AS A parent whose children are still studying (self sponsorship) in the United Kingdom, I am very grateful and thankful to His Majesty the Sultan and Yang Di-Pertuan of Brunei Darussalam for his titah delivered in conjunction with his 68th birthday during an Audience and Investiture Ceremony at the Istana Nurul Iman on August 14, in which His Majesty consented for the introduction of an Education Loan Facility Scheme that provide opportunities for students who are unable to meet the requirements to receive scholarship so that they could pursue their studies at local or overseas tertiary institutions.
Following this titah, potential students and parents were invited to briefings on August 20 and August 23 at the Senate Room, Chancellor Hall, Universiti Brunei Darussalam (UBD).
We do appreciate the initiative of the Ministry of Education (MoE) in explaining further about the Education Loan Facility Scheme including requirements, finance, etc.
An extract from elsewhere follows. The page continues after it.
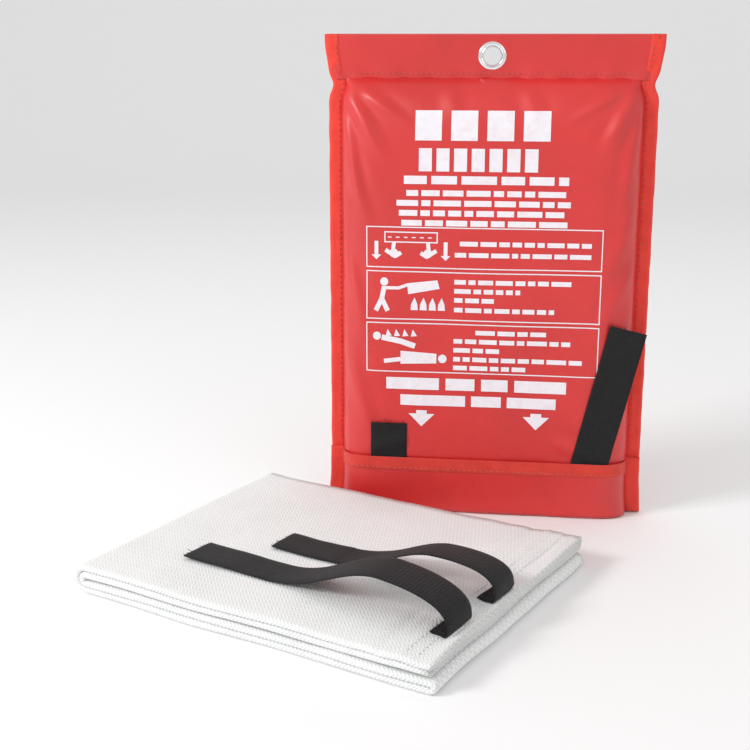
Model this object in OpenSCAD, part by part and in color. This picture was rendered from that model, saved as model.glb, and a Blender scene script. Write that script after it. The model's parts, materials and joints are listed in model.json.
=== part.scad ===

This was unlike the introduction of the Multiple Mini Interviews (MMI) that caught the applicants by surprise and led us to financial burden as it was immediately implemented without prior acknowledgement or any grace period given.
Unfortunately, my children were unsuccessful in their very first MMI without knowing what failed them and there was no feedback given to them as to how they can improve if they want to apply the next time round.
This MMI is very subjective, ambiguous, secretive, unauditable, biased and easily exploitable compared to public examinations where students can prepare according to syllabus and what they learnt at school and all written answers are easily auditable. I wouldn’t say that I want them to be like written examinations but the unfairness lies in the system of the MMI where students were ranked according to their marks – but the marks are gained from different phases/groups of MMI where in some phases the applicants are interviewed by different interviewers so the marks given are not consistent. They also seem to require the applicants to provide the exact answers they need as if this is a written examination where opinions are like definitions worded in the same way or sentences.
The objective of the MMI is to find someone who is willing to work for the government so they should analyse the answer of the applicants instead of searching for a particular set of words; this might need a team of qualified interviewers.
Even written examinations are double-marked to make sure the students are given properly deserved marks.
With the titah, we thought that the education loan scheme will certainly help us in relieving our financial burden to educate our children with the courses of their choices; but we were taken aback with the requirements set by the MoE which are almost similar to the scholarship’s requirements especially for the private students, who are already in the first or second year of the three-year course in United Kingdom. If they wish to apply for the education loan scheme for the following year of their study they are required to pass with at least second upper (2:1) for the current year, which is the same requirement for scholarship.
Now the question is how come the MoE is not following what has been stated in the titah, ie “The scheme is aimed at students who do not meet the criteria for scholarships but wish to pursue their tertiary education”.
When this question was asked during the briefings, the Head of Scholarship said that the requirements were set to safeguard the students and parents from ending up paying the loan if the students failed their courses as well as to make sure that the students gained quality education and qualification.
This seems to imply that the graduates currently working in the public and private sectors are not up to the quality that MoE is looking for because almost all of them are not from the top 40 universities. The MoE is also confident that those students with lower than second upper (2:1) in their first or second year will certainly fail their courses so there is no point in giving them the opportunity to apply for the education loan scheme or else they will end up paying back the loans unnecessarily.
Another factor to be considered when a student successfully secured the loan is the administrative fee of three per cent per year with reducing balance for a maximum repayment period of 30 years. If a student has to pay a total of say $200,000 for a three-year course then he has to pay a total of about $300,000 including the administrative fee with monthly repayment of about $1,000 for the first 10 years of the 30 years. Can this administrative charge of three per cent per year be considered as affordable? How much would be left from their salaries if their salaries are about $2,000 per month or even less and how about car loan, bills, marriage and so on and so forth. The administrative fee is not realistic and not in accordance with His Majesty’s titah which stated, “This scheme will provide affordable financial loan facilities to these students to cope with their standard of living and cover education costs.”
After all, these students will absolutely return to their beloved country Brunei Darussalam and will certainly contribute to the development of Brunei Darussalam to achieve Wawasan 2035.
His Majesty’s titah is very clear and really shows how caring he is to his subjects but the machinery handling his titah is still like ‘robots’ that he had mentioned during the National Disaster Management Committee (NDMC) meeting held in July 2009. His Majesty had said, “Some of the heads of departments work like robots without discretion, all of them only wait for instructions, if there are no instructions, then they will not do anything.”
We hope that the MoE will review the requirements for the Education Loan Facility Scheme to be in line with His Majesty’s titah and make it really helpful and affordable in real sense (comparable to the Government Housing Loan’s administrative fee).